Why denigrate these courts by calling them Subordinate or Lower Judiciary? It may be more appropriate to put the different courts at the same level. Because a spate of recent, and not too distant, landmark judgments have emanated from district courts which make citizens proud. Except for the bails for Varavara Rao and Nodeep Kaur passed by the High Courts. The Supreme Court remained by and large disinterested save the judgment of Justices D. Y. Chandrachud and Indira Bannerji dated 11 November 2020 in Arnab Goswami's case which brought Justice Krishna Iyer's dictum "Bail, not jail, is the normal rule" to throbbing life on an everyday basis in the judiciary.

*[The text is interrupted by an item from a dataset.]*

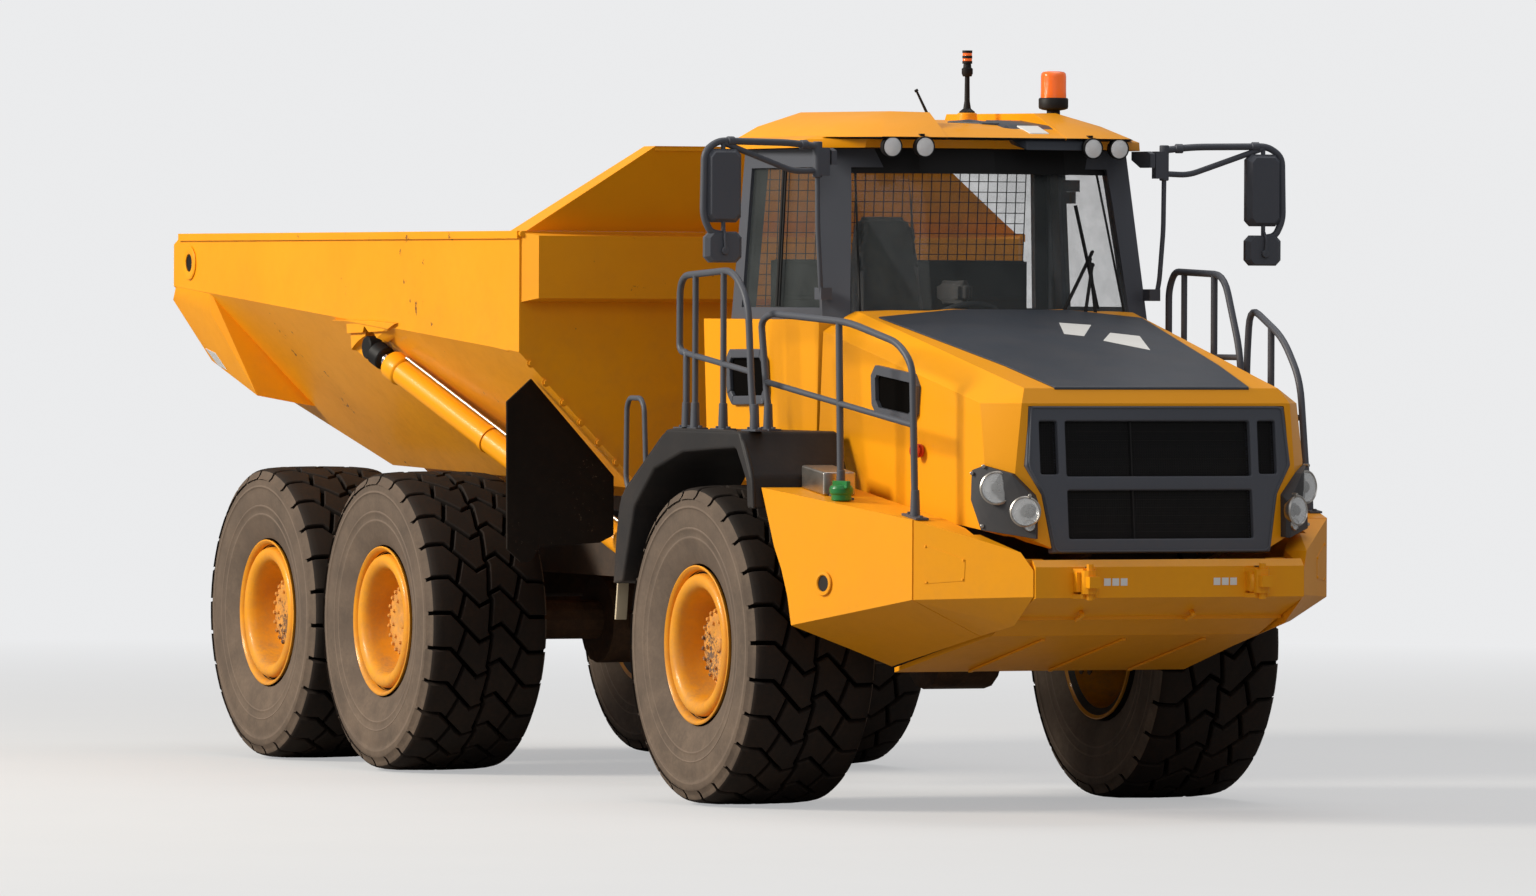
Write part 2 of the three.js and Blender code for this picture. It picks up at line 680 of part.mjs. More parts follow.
function tipBarrel() {
  const mouth = towards(tipBase, tipEye, barrelLength);
  const shell = rod(towards(tipBase, tipEye, 105), mouth, barrelRadius, 16);
  const gland = rod(towards(tipBase, tipEye, barrelLength - 90), mouth, barrelRadius + 10, 16);
  const neck = rod(tipBase, towards(tipBase, tipEye, 120), 44, 12);
  const [x, y, z] = tipBase;
  const eye = rod([x, y, z - tipEyeHalf], [x, y, z + tipEyeHalf], 66, 16);
  const bore = rod(towards(tipBase, tipEye, 180), towards(tipBase, tipEye, barrelLength + 10),
    tipRodRadius + pinPlay, 16);
  return cut(join(shell, gland, eye, neck), bore);
}

function tipRod() {
  const inside = towards(tipEye, tipBase, tipRodLength);
  const shaft = rod(inside, towards(tipEye, tipBase, 30), tipRodRadius, 16);
  const eye = rod([tipEye[0] - 18, tipEye[1] - 52, tipEye[2]], [tipEye[0] + 18, tipEye[1] + 30, tipEye[2]], 62, 16);
  return join(shaft, eye);
}

// ---- cab

// Lower cab body, its outside moved in by an inset.
function lowerCab(inset, top, floor) {
  const half = cabHalf - inset;
  return hull(pairs([
    [cabRear + inset, half - 20, floor + 215],
    [cabRear + inset, half, top],
    [cabRear + inset + 120, 740 - inset, floor],
    [cabRear + inset + 120, half - 40, floor + 150],
    [270 - inset, 740 - inset, floor],
    [280 - inset, half - 40, floor + 150],
    [350 - inset, half - 20, top],
    [590 - inset, 420 - inset, top],
    [300 - inset, 420 - inset, floor],
  ]));
}

// Upper cab frame, which leans in to the roof.
function upperCab(inset, extra) {
  const top = roofZ + extra - fit;
  const grow = 1 + extra / (roofZ - sillZ);
  const bottom = sillZ + fit - extra;
  const lean = (low, high) => [low + (low - high) * (grow - 1), high + (high - low) * (grow - 1)];
  const corners = [
    [-760, cabHalf - 35, -690, cabHalf - 78],
    [405, cabHalf - 140, 205, cabHalf - 205],
    [360, cabHalf - 35, 190, cabHalf - 78],
    [600, 420, 385, 390],
    [640, 60, 420, 60],
  ];
  const points = corners.flatMap(([xLow, yLow, xHigh, yHigh]) => {
    const [x0, x1] = lean(xLow, xHigh);
    const [y0, y1] = lean(yLow, yHigh);
    const inward = xLow < 0 ? inset : -inset;
    return [[x0 + inward, y0 - inset, bottom], [x1 + inward, y1 - inset, top]];
  });
  return hull(pairs(points.map(([x, y, z]) => [x, Math.max(y, 5), z])));
}

const paneGap = fit;
const windowTop = roofZ - 95;
const windowFoot = sillZ + 60;
const sideWindow = [[-640, windowFoot], [318, windowFoot], [200, windowTop], [-600, windowTop]];
const rearWindow = [[150 - cabHalf, windowFoot], [cabHalf - 150, windowFoot], [cabHalf - 190, windowTop],
  [190 - cabHalf, windowTop]];
const doorWindow = [[doorRear + 95, windowFoot + 10], [doorFront - 75, windowFoot + 10],
  [doorFront - 165, windowTop - 20], [doorRear + 95, windowTop - 20]];
const screenOutline = [[163 - cabHalf, sillZ + 35], [cabHalf - 163, sillZ + 35], [cabHalf - 228, windowTop],
  [228 - cabHalf, windowTop]];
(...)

I am suddenly reminded of my own case 36 years ago. I was arrested for writing a joint report on behalf of the Citizens for Democracy on Operation Blue Star, the Army operation against Sikh militants at the Golden Temple at Amritsar. I had been charged with sedition and produced before CMM G. P. Thareja, who released and set me free after hearing Senior Counsel Shanti Bhushan, who, to my surprise, appeared for me in the Tis Hazari district court. This happened despite the fact that the Delhi High Court and the Supreme Court had not allowed my bail applications.
As I send this article for publication, news trickles in that, as if on cue from the Disha Ravi judgment, the Supreme Court bench headed by Justice Sanjay Kishan Kaul has dismissed a PIL by Rajat Sharma seeking to charge former Chief Minister of Jammu and Kashmir, Farooq Abdullah, with sedition on the same ground taken in the grant of bail to Disha Ravi by a district judge — that disagreement over and dissent from Government policy is not sedition so long as there is no call for violence. It seems to me that the hierarchy and the structure of the judiciary in India are undergoing a tumultuous churning for the dispensation of justice and for the protection of human rights.
The author is an Advocate at the Supreme Court of India and human rights activist.